Pain Relief With Acupuncture

Easing pain with needles may sound agonizing, but acupuncture is an ancient form of pain relief.

Acupuncture originated in China thousands of years ago. In traditional practice, needles are pierced through the skin in specific areas to improve the flow of energy throughout the body. Western scientists suspect the practice may stimulate the release of chemicals, which can either soothe pain, or prompt the body's natural healing systems.

The National Institutes of Health has sponsored a number of studies on acupuncture, including its affect on arthritis, inflammation, and chronic pain. Until researchers can better pinpoint how acupuncture works in pain relief, physicians such as Wilson say the patient's faith in the procedure has a lot to do with its success.

"I think it can work for anybody, but it's going to work for the people who believe in it," Wilson says, adding that many treatment strategies are effective in part because of the patients' belief in them. "People who don't believe they're going to get better, I think, are less likely to get through."

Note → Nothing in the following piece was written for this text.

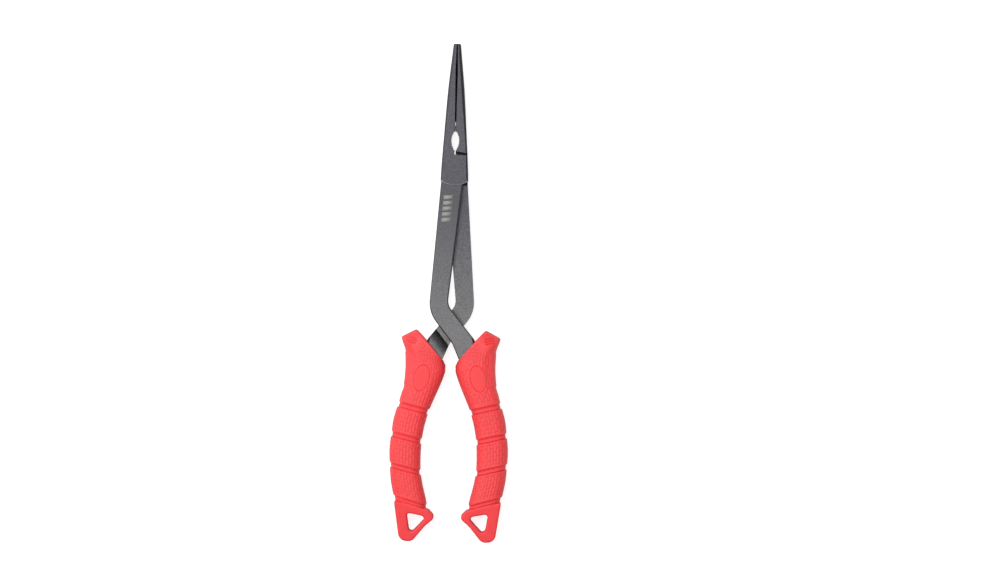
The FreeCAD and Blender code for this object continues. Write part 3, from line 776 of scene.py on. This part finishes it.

Acupuncture is not recommended for people who are taking blood thinners, or for those with a bleeding disorder. Risks of the procedure involve dangers inherent in needle use, including spread of an infectious disease, piercing of organs, minor bleeding, and broken or forgotten needles.

Pain Relief With Stress Management

"The reign of pain falls mainly in the brain," jokes Dennis Turk, professor of anesthesiology and pain research at the University of Washington School of Medicine.

Yet there is a truth to Turk's joke. "You can never have pain without a conscious organism to interpret it," he says, referring to the brain. With this organ, people make sense out of noxious sensations and determine how bothersome they really are. A host of factors, including psychological ones, can affect how people perceive sensations, what they decide to do about them, and how they interact with their world.

Stress is a big psychological factor that can intensify the perception of pain. When people are distressed, their muscles tend to become tense and may arouse already tender tissues. On an emotional level, the pressure may amplify their perception of pain. "Emotional arousal or stress may lead them to interpret their situation as being more difficult, and may make them avoid certain types of activities, because they're afraid it's going to make their pain worse," says Turk.

To alleviate the pressure, Turk recommends trying to change the source of stress. For instance, if you find yourself always arguing with your spouse, it may help to find a way to communicate with him or her instead.

If it is not possible to change the source of tension, try distracting yourself with enjoyable activities such as spending time with friends, watching a movie, or listening to music. Participating in something pleasurable may shift focus away from pain.

Another strategy is to unwind. Relaxation techniques include deep breathing, progressive muscle relaxation, meditation, visualization, massage, yoga, and Tai Chi. These practices have been proven to be effective.

Some people have found stress relief by joining support groups or by getting individual counseling on how to best cope with their stress or ailment.

For the most part, many of these stress-management strategies have been proven to be effective. Yet not everyone can benefit from each of the techniques. Different methods work for different people. For instance, there is good evidence that people who go to support groups experience pain reduction and dramatic improvements in their physical and emotional functioning. Nonetheless, a person who doesn't want to talk about their ailment would not be a good candidate for a support group.

Pain Relief With Exercise

Many people in pain often avoid exercise because movement hurts too much. Yet their inactivity may actually worsen their condition.

"The human body was designed to be in motion no matter what state of health you're in," says Sal Fichera, an exercise physiologist, certified personal trainer, and owner of ForzaFitness.com in New York City. "If you let your body become inactive, then you will let your body degenerate."

Muscle degeneration can lead to other problems such as diminishing bone density, depression, and a weakened heart. In contrast, regular exercise can help keep joints flexible and strong, and better able to deal with arthritic pain. Plus, physical activity promotes the release of mood-enhancing chemicals in the body that can help diminish the perception of pain.

There are three types of exercise recommended for arthritis patients. The first, flexibility workouts, involve stretches that can help enhance range of motion. The second, cardiovascular or aerobic workouts, includes walking, water exercises, and cycling. The third, strength conditioning, includes isometric or isotonic workouts.

Isometric workouts are static exercises that involve applying resistance without moving the joint. For example, if you stand up against the wall and press your hands against it, you are working out your chest muscle. On the other hand, isotonic workouts use the full range of motion. They include bicep curls and leg extensions.

To decrease pain and prevent further injury, it is important to apply appropriate effort in proper form. Not all exercises are right for everyone. If one type of exercise does not work for you, there are always other options. Before starting a fitness program, make sure to consult with your doctor and with a trained fitness professional.